>>>>

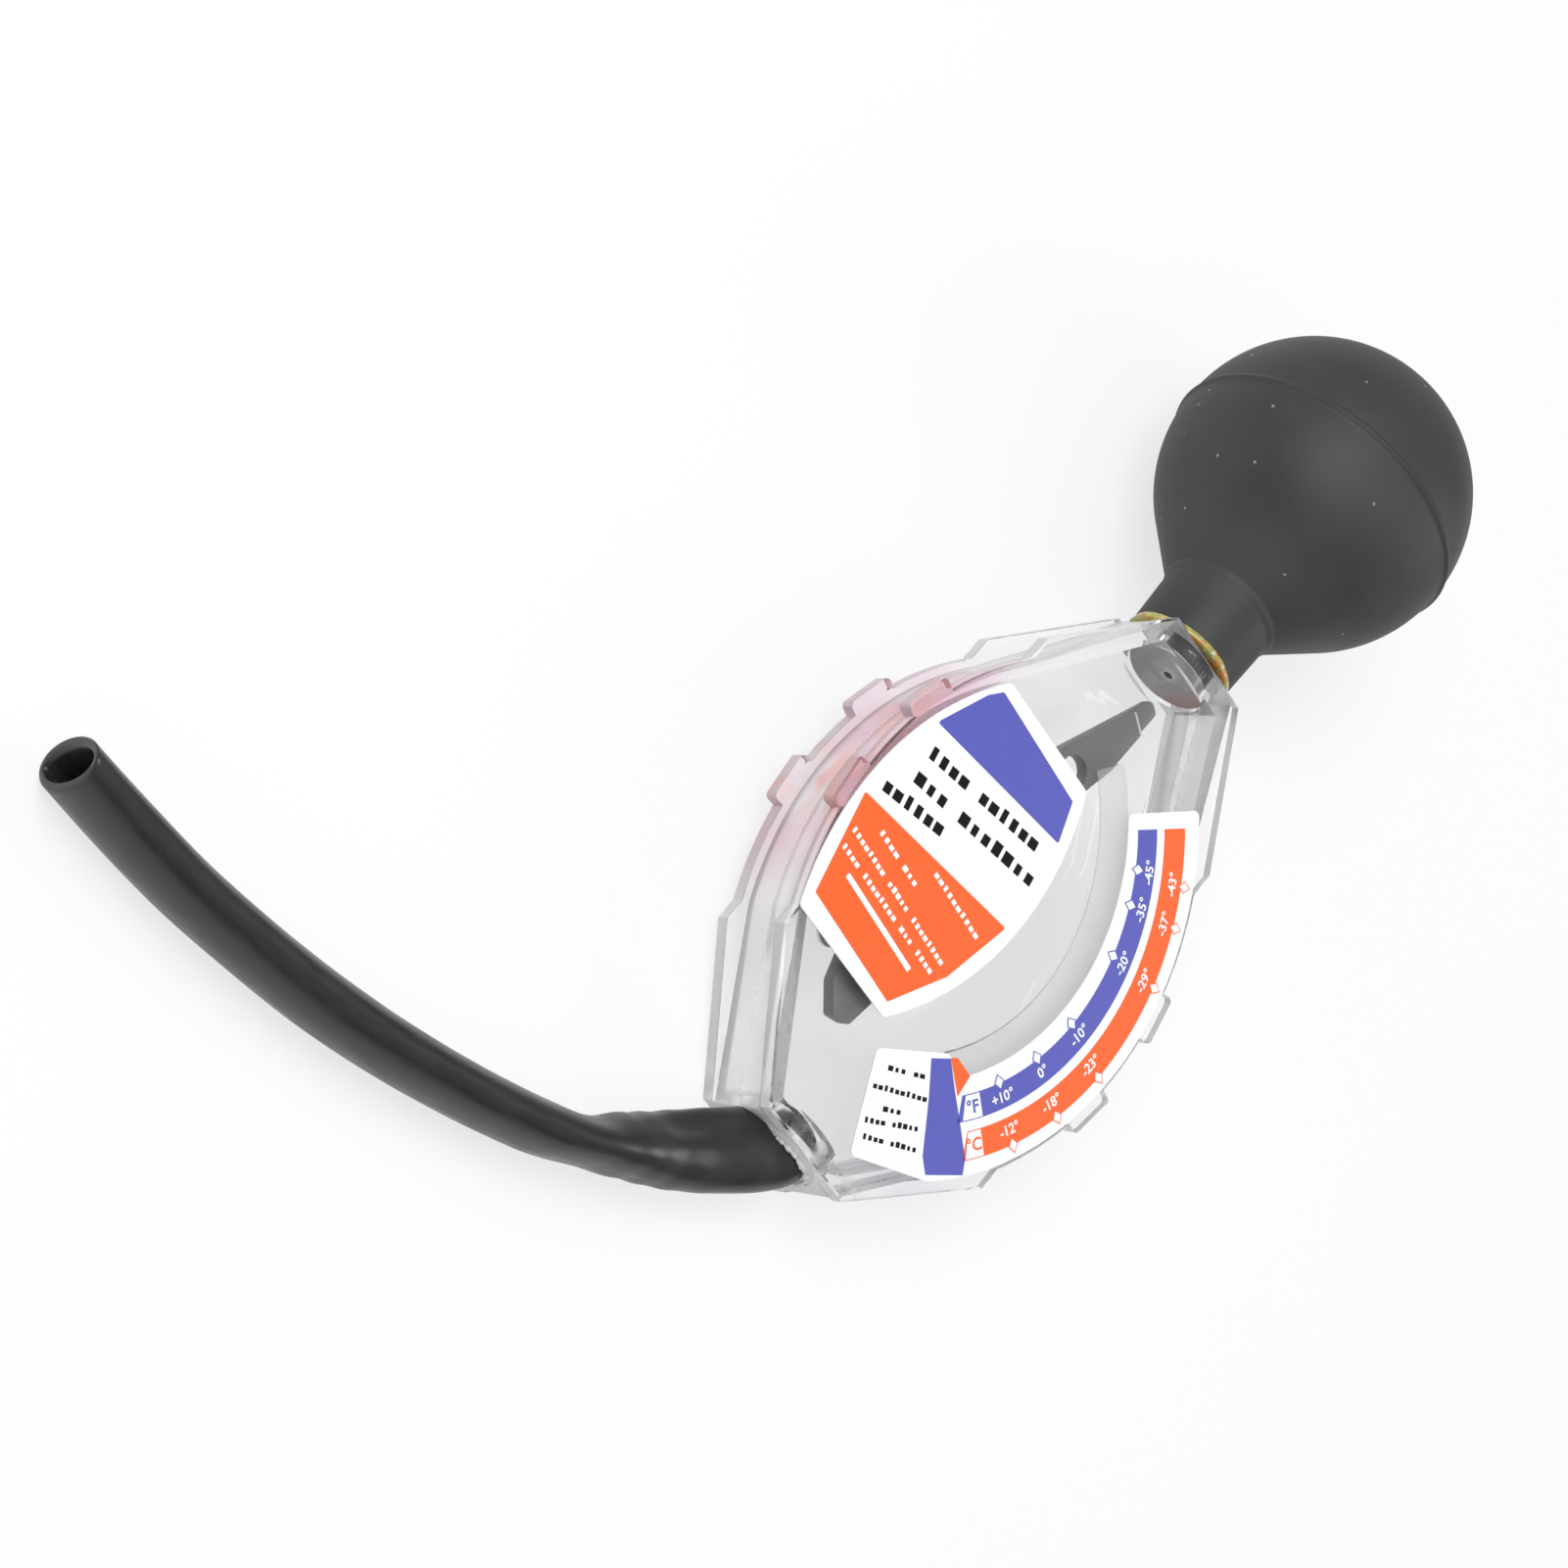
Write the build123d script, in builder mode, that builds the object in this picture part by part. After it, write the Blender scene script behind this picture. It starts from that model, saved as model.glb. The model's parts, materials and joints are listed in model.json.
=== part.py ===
import os
from math import acos, atan, atan2, cos, degrees, hypot, pi, radians, sin, sqrt, tan

from build123d import *

# An antifreeze tester: a squeeze bulb draws coolant up a hose into a flat clear housing,
# where a weighted pointer floats to an angle that is read against a curved scale.
# All lengths are in millimetres. It lies on its back: +Z is up, +Y runs towards the bulb,
# and the origin is under the middle of its box, hose apart, on the surface that it lies on.

# Housing, measured along its own long axis from the middle of its round sides
half_depth = 8.2
plate_thickness = 2.6
plate_edge_bevel = 0.3
top_end = 55.6
bottom_end = 48.0
top_half_width = 9.25
bottom_half_width = 9.6
side_radius = 53.2
side_half_width = 33.3
lower_shoulder_angle = 28.2
upper_shoulder_angle = 33.9
lower_step = 3.6
upper_step = 4.4
drum_recess = 1.2
drum_wall = 1.5
end_wall = 3.4
drum_corner_round = 3.0
cavity_corner_round = 2.0
socket_radius = 7.3

# Ears on the plates' round sides
ear_height = 1.9
ear_width = 8.2
ear_corner = 0.9
lower_ear_angle = -7.3
upper_ear_angle = 12.7

# Squeeze bulb and its neck
bulb_radius = 25.0
bulb_wall = 2.3
seam_offset = 1.1
seam_height = 0.5
seam_width = 1.6
seam_flat = 0.12
neck_radius = 9.55
neck_foot_radius = 9.2
neck_length = 12.2
neck_shoulder = 1.6
neck_rim_height = 0.45
neck_rim_width = 1.4
spigot_radius = 7.0
spigot_reach = 0.8
neck_bore_radius = 3.9

# Cement at the bulb's neck and at the hose
neck_cement_thickness = 0.9
neck_cement_overhang = 0.4
hose_cement_height = 1.2
hose_cement_width = 2.4
hose_cement_lip = 1.2

# Hose
hose_radius = 5.3
hose_bore_radius = 4.2
hose_insertion = 6.8
hose_askew = 1.4
hose_bend_depth = 0.4
hose_bend_offset = 0.2

# Pointer, its pivot, its weight and its stop; angles run clockwise from the bulb's side
pivot_offset = 19.0
pin_radius = 1.5
pin_bite = 1.2
pin_bevel = 0.25
back_boss_radius = 4.2
front_boss_radius = 3.0
hub_radius = 8.2
hub_bottom = -0.9
hub_top = 4.9
blade_bottom = 2.2
blade_thickness = 2.4
blade_left_angle = 20.8
blade_root_radius = 7.0
blade_root_angle = 50.0
blade_shoulder_radius = 31.7
blade_shoulder_angle = 34.8
blade_waist_radius = 37.3
blade_waist_angle = 31.0
blade_tip_radius = 48.5
blade_tip_angle = 23.7
blade_tip_round = 0.8
blade_hole_distance = 29.9
blade_hole_angle = 28.6
blade_hole_radius = 2.5
blade_land_length = 4.3
blade_land_depth = 0.6
weight_distance = 4.9
weight_angle = 207.0
weight_radius = 2.2
stop_angle = 160.0
stop_root_distance = 13.0
stop_shoulder_distance = 27.0
stop_tip_distance = 31.5
stop_half_width = 3.9
stop_tip_half_width = 1.6
stop_round = 0.8
stop_leg_distance = 18.0
stop_leg_radius = 2.4
stop_leg_seat = 1.0

# Stickers
label_thickness = 0.2
label_corner = 1.0
name_label_top = 24.2
name_label_top_left = -24.4
name_label_top_right = -2.6
name_label_right = 3.5
name_label_bottom_left = -27.2
name_label_left = -32.3
name_label_corner_angle = 151.0
label_spacing = 4.35
scale_outer_radius = 51.6
scale_width = 14.3
scale_top_angle = 41.2
scale_bar_angle = 133.5
scale_tail_angle = 150.4
scale_tail_overlap = 3.9
scale_tail_recess = 2.4
scale_notch_angle = 122.0

# Clearances
running_clearance = 0.05
fit_clearance = 0.02
side_gap = 0.3
cut_overrun = 1.0

# It lies on the bulb's moulding ridge and on the back plate's lower edge, so it is tilted.
# The ridge is pressed flat where it rests.
neck_start = top_end + neck_cement_thickness
neck_end = neck_start + neck_length
bulb_centre = neck_end + neck_shoulder + bulb_radius
seam_radius = bulb_radius + seam_height
seam_centre = bulb_centre - seam_offset
tilt = atan((seam_radius - seam_flat - half_depth) / (seam_centre + bottom_end))
cement_tip_radius = hose_radius + hose_cement_lip
box_far = bulb_centre * cos(tilt) + bulb_radius
box_near = -(bottom_end + hose_cement_height) * cos(tilt) - cement_tip_radius * sin(tilt)
origin_y = -(box_far + box_near) / 2
origin_z = bottom_end * sin(tilt) + half_depth * cos(tilt)
AXIS_PLANE = Plane(origin=(0, origin_y, origin_z), x_dir=(1, 0, 0), z_dir=(0, -sin(tilt), cos(tilt)))
LONG_AXIS = Axis(AXIS_PLANE.origin, AXIS_PLANE.y_dir)
FACING = Axis(AXIS_PLANE.origin, AXIS_PLANE.z_dir)
plate_level = half_depth - plate_thickness
side_centre = side_half_width - side_radius
scale_inner_radius = scale_outer_radius - scale_width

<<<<

■ **EXERCISE PROMPT**
Among the lines of the data above, count those holding "that" and state only the number.

■ **EXERCISE ANSWER**
3